In 1885 Mr. Kelley was appointed by President Cleveland United States Marshal for Montana, and served in that office with official integrity until the day President Harrison was inaugurated, when he resigned, believing that the party in power should have control of all the Federal patronage and be held responsible for it.


Mr. Kelley leaves surviving him his wife and seven children. Four of his children are married, namely: Mrs. Kate Napton, wife of the District Court Clerk; Mrs. Nannie Joslyn, wife of Hon. C.D. Joslyn, manager of the E. L. Bonner store at Deer Lodge; Robert Lee Kelley and Mrs. Georgia Hoss, wife of Lon R. Hoss of Spokane Falls. The three other children are young - Florence, Howard and Lamar.


Mr. Kelley, as all know, was an active Democrat and ultra partisan, and at the time of his death was a member of the County Central Committee of that party for Deer Lodge county. He had just before his sickness returned from the Helena convention, which nominated W.W. Dixon for Congress, and was enthusiastic over the work of that body. But while a strong partisan in politics, in private life his name was synonym for honesty and kindness. His heart was as large as Mount Powell and his sympathy was easily moved. He was always ready to voluntarily help those in sickness or in trouble, and for these traits he will long be held in grateful rememberance(sic) by the people of Deer Lodge. His funeral took place last Sunday at 2 p.m., Rev. James Reid, of the College of Montana, conducting the services. The services were very impressive. The music was especially excellent and was furnished by Mrs. Peter Valiton, Mrs. H. B. Davis, Mrs. J.H. mills, Mr. Will. Beaumont, Mr. Sam'l. Beaumont, and Mr. Kaiser, with Miss Kate Calvin at the piano. As an evidence of the esteem in which Mr. Kelley was held by his fellow-citizens, his funeral was the most largely attended of any funeral that ever took place in Deer Lodge.


Mr. Kelley was a member of the Pioneer Association of Montana, and was Vice President for Deer Lodge county.

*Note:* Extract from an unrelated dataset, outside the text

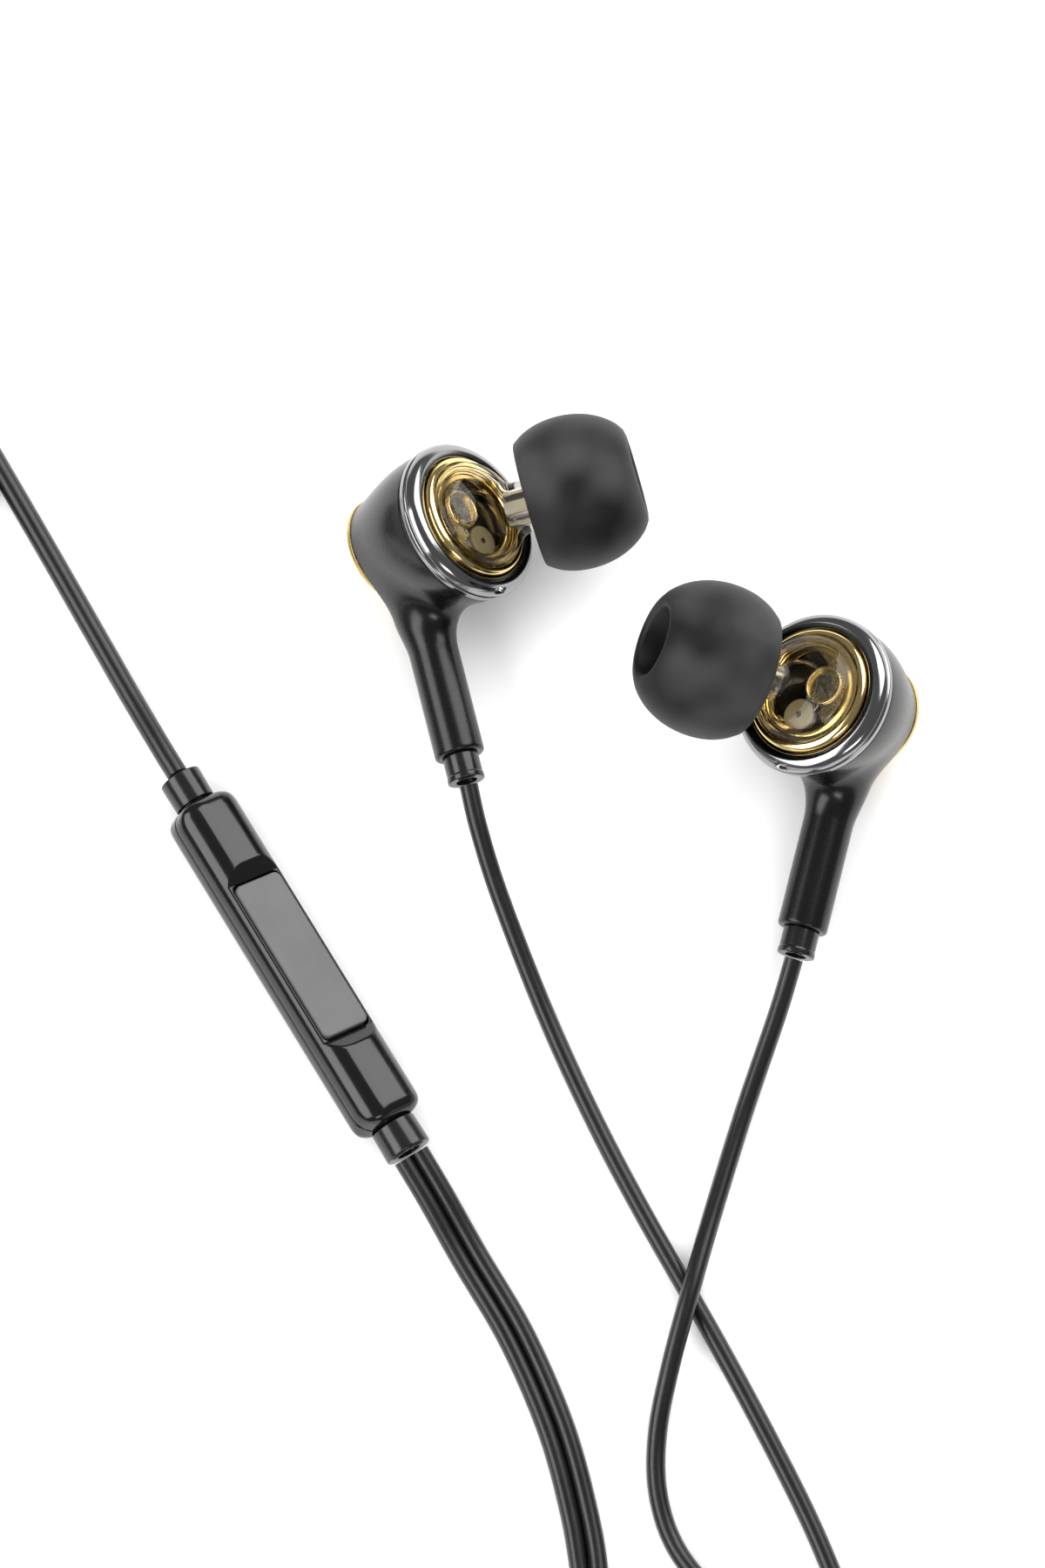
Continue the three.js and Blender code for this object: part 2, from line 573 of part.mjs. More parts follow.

During the past year he did more faithful work than any other officer of the Association in Montana in collecting biographies of the pioneers, and Mr. Hedges, the then President, so stated at the annual meeting of the Association in August.


At a meeting of the members of that society in attendance at the funeral, held in O'Neill's store, a committee was appointed by W. A. Clark, the President, to draft suitable resolutions. The members of the committee were Caleb E. Irvine, John Caplice and James B. McMaster. Upon motion, W. A. Clark was added to the committee, and the following resolutions were reported and unanimously adopted:

Whereas, It has pleased Almighty God to remove from our midst our brother pioneer and friend, Robert S. Kelley.

Whereas, In the death of said brother, our society has lost one of its most valued and honorable members and zealous officers, his family has lost a devoted husband and father, and his neighbors an obliging and genial friend; therefore, be it

Resolved, that the pioneers of Montana extend to the afflicted family our deepest and most heartfelt sympathy in this, their great bereavement, an sincerely trust that a kind providence may extend a watchful care over them thoroughout(sic) life.

Resolved, That a copy of these resolutions be spread upon the minutes of this society, that a copy be furnished to the family, and also to the leading journals of the State for publication.